0x4012e8 <_Z4foo2Pi>:   push   %ebp
0x4012e9 <_Z4foo2Pi+1>: mov    %esp,%ebp
0x4012eb <_Z4foo2Pi+3>: sub    $0x4,%esp // allocates space for p (pointer to pointer to int)
0x4012ee <_Z4foo2Pi+6>: lea    0x8(%ebp),%eax // moves the address of the pointer (which is on the stack) x in %eax
0x4012f1 <_Z4foo2Pi+9>: mov    %eax,0xfffffffc(%ebp) // then move this address in the storage allocated for p
0x4012f4 <_Z4foo2Pi+12>:        mov    0xfffffffc(%ebp),%eax // fetch the value of p in %eax; now %eax contains a pointer to a pointer (which is the x argument) to int (which is abc)
0x4012f7 <_Z4foo2Pi+15>:        mov    (%eax),%eax // now %eax is a pointer to int (which points to abc)
0x4012f9 <_Z4foo2Pi+17>:        movl   $0x159,(%eax) // moves $0x159 in abc
0x4012ff <_Z4foo2Pi+23>:        leave
0x401300 <_Z4foo2Pi+24>:        ret

You see that these codes are different.

In fact, the foo1 is much more equivalent to the following foo3:

void foo3(int* x) {
  int* p=x;
  *p=123;
}

int main() {
  int i=486;
  foo3(&i);
  return 0;
}

Now, I compiled foo3 (g++ -g)
The code of foo3 is:

Dump of assembler code for function _Z4foo3Pi:
0x4012d0 <_Z4foo3Pi>:   push   %ebp
0x4012d1 <_Z4foo3Pi+1>: mov    %esp,%ebp
0x4012d3 <_Z4foo3Pi+3>: sub    $0x4,%esp
0x4012d6 <_Z4foo3Pi+6>: mov    0x8(%ebp),%eax
0x4012d9 <_Z4foo3Pi+9>: mov    %eax,0xfffffffc(%ebp)
0x4012dc <_Z4foo3Pi+12>:        mov    0xfffffffc(%ebp),%eax
0x4012df <_Z4foo3Pi+15>:        movl   $0x7b,(%eax)
0x4012e5 <_Z4foo3Pi+21>:        leave
0x4012e6 <_Z4foo3Pi+22>:        ret

foo3 has the exact same code than foo1.

It doesn't mean that foo1 and foo3 are equivalent on all platforms (I know that references & pointers are different things, even if they are often implemented in a similar way).

But I think it is clear that foo1 and foo2 are different things.

Now, with optimizations... Since this code is dumb, the compiler can generate the same code:
With "g++ -g -O"

foo1 code is

0x4012d0 <_Z4foo1Ri>:   push   %ebp
0x4012d1 <_Z4foo1Ri+1>: mov    %esp,%ebp
0x4012d3 <_Z4foo1Ri+3>: mov    0x8(%ebp),%eax
0x4012d6 <_Z4foo1Ri+6>: movl   $0x7b,(%eax)
0x4012dc <_Z4foo1Ri+12>:        pop    %ebp
0x4012dd <_Z4foo1Ri+13>:        ret

foo2 code is:

0x4012de <_Z4foo2Pi>:   push   %ebp
0x4012df <_Z4foo2Pi+1>: mov    %esp,%ebp
0x4012e1 <_Z4foo2Pi+3>: mov    0x8(%ebp),%eax
0x4012e4 <_Z4foo2Pi+6>: movl   $0x159,(%eax)
0x4012ea <_Z4foo2Pi+12>:        pop    %ebp
0x4012eb <_Z4foo2Pi+13>:        ret

That is the same code (except that the constant $0x7b or $0x159 is not the same).
Because the compiler has been able to optimize out the intermediate p pointer-to-pointer variable in foo2.

With higher level of optimizations, inlining appears, and a lot of operations can be optimized out.

Hi Guys, I still didn't get answer for my question.

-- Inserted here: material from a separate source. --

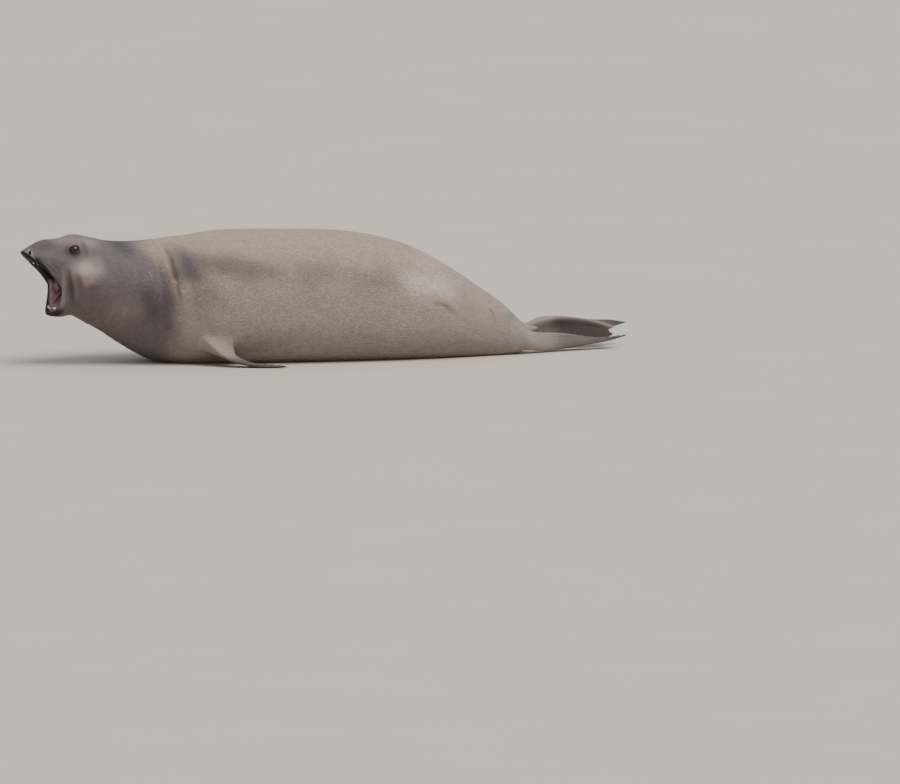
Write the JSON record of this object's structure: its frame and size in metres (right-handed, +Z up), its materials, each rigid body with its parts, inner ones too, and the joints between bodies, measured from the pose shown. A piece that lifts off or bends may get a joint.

By reference to pointer I mean this

int * & x;

Here x is a refernce to a pointer

This code is illegal because a reference has to be initialized not assigned. There are exceptions but in this case it has to be initialized. In the same way pointer to a reference is not allowed in C++.

int & * x;

. This will throw an error saying "pointer to reference is illegal".

Now what my doubt is, if reference is just an alias to an object pointed to by it. Then what is the problem in creating a pointer to it ??? The Standard does not specify whether references need storage or not. So if there can't be storage for a reference, there is no meaning for pointers to a reference. It is unspecified whether or not a reference requires storageThere shall be no references to references, no arrays of references, and no pointers to references. The declaration of a reference shall contain an initializer (dcl.init.ref) except when the declaration contains an explicit extern specifier (dcl.stc), is a class member (class.mem) declaration within a class declaration, or is the declaration of a parameter or a return type (dcl.fct);

This explanation was very much usefull.Thank Wolf ..... Can you provide me the link to C++ standards.

The C++ and C Standards are not free. The electronic version costs about 20$ and the hard copy cost 10 times more. You can download a draft copy which is free to download. It is not the same as the real thing, but will make do for the time being.